Thomas made 17 pars and a double bogey when he three-putted from 6 feet on No. 16. He felt the same way as Woods.
''I'm in a good spot – really good spot – going into this week,'' Thomas said.
Woods to play with Dufner (12:10 p.m.) in third round
PALM BEACH GARDENS, Fla. – Tiger Woods will play alongside Jason Dufner in the third round of the Honda Classic.
Woods and Dufner, both at 1-over 141, four shots back, will tee off at 12:10 p.m. ET Saturday at PGA National. They’re in the 10th-to-last group.
Co-leaders Luke List and Jamie Lovemark will go at 1:40 p.m.
Some of the other late pairings include Justin Thomas and Daniel Berger, who will be playing together for the third consecutive day, at 1 p.m.; Louis Oosthuizen and Thomas Pieters (1:10 p.m.); and Webb Simpson and Russell Henley, in the penultimate group at 1:30 p.m.

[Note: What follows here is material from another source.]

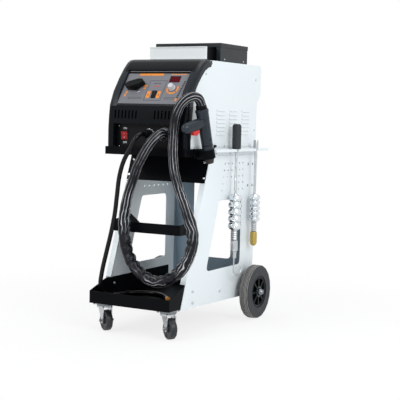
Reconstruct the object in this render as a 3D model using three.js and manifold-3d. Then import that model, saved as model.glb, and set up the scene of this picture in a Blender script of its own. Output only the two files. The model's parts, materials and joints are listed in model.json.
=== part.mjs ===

Woods doesn't mind 'fun' but brutal 17th hole
PALM BEACH GARDENS, Fla. – Tiger Woods doesn’t mind the boisterous crowd that surrounds the par-3 17th hole at PGA National.
And why should he?
When the wind died down Friday afternoon, Woods played a “big ol’ cut” with a 5-iron that dropped 12 feet from the cup. He made the putt – one of just nine birdies on the day – and when he walked off the green, the fans gave him a standing ovation.
Bounce-back— Golf Channel (@GolfChannel) February 23, 2018
That gets Tiger back to +1. pic.twitter.com/l1yix0hzig
The scene is expected to be even more raucous Saturday at the Honda Classic, especially with Woods in contention.
There is a Goslings Bear Trap tent just to the right of the tee. The hole has become a hot topic in recent years, after a few players complained that the noise from the nearby crowd was distracting as they tried to play a wind-blown, 190-yard shot over water.
Woods was asked his thoughts on the party setup after finishing his second-round 71.
“As long as they don’t yell in our golf swings, we’re fine,” he said. “They can be raucous. They are having a great time. It’s fun. They are having a blast, and hopefully we can execute golf shots, but as long as they don’t yell in our golf swings, everything’s cool.”
After the recent Waste Management Phoenix Open, a few players told Woods that fans were trying to time their screams with the players’ downswings.
“There’s really no reason to do that,” Woods said. “I think that most of the people there at 17 are golfers, and they understand how hard a golf shot that is. So they are being respectful, but obviously libations are flowing.”
The 17th played as the most difficult hole on the course Friday, with a 3.74 scoring average and a combined score to par of 104 over. More than a quarter of the tee shots found the water.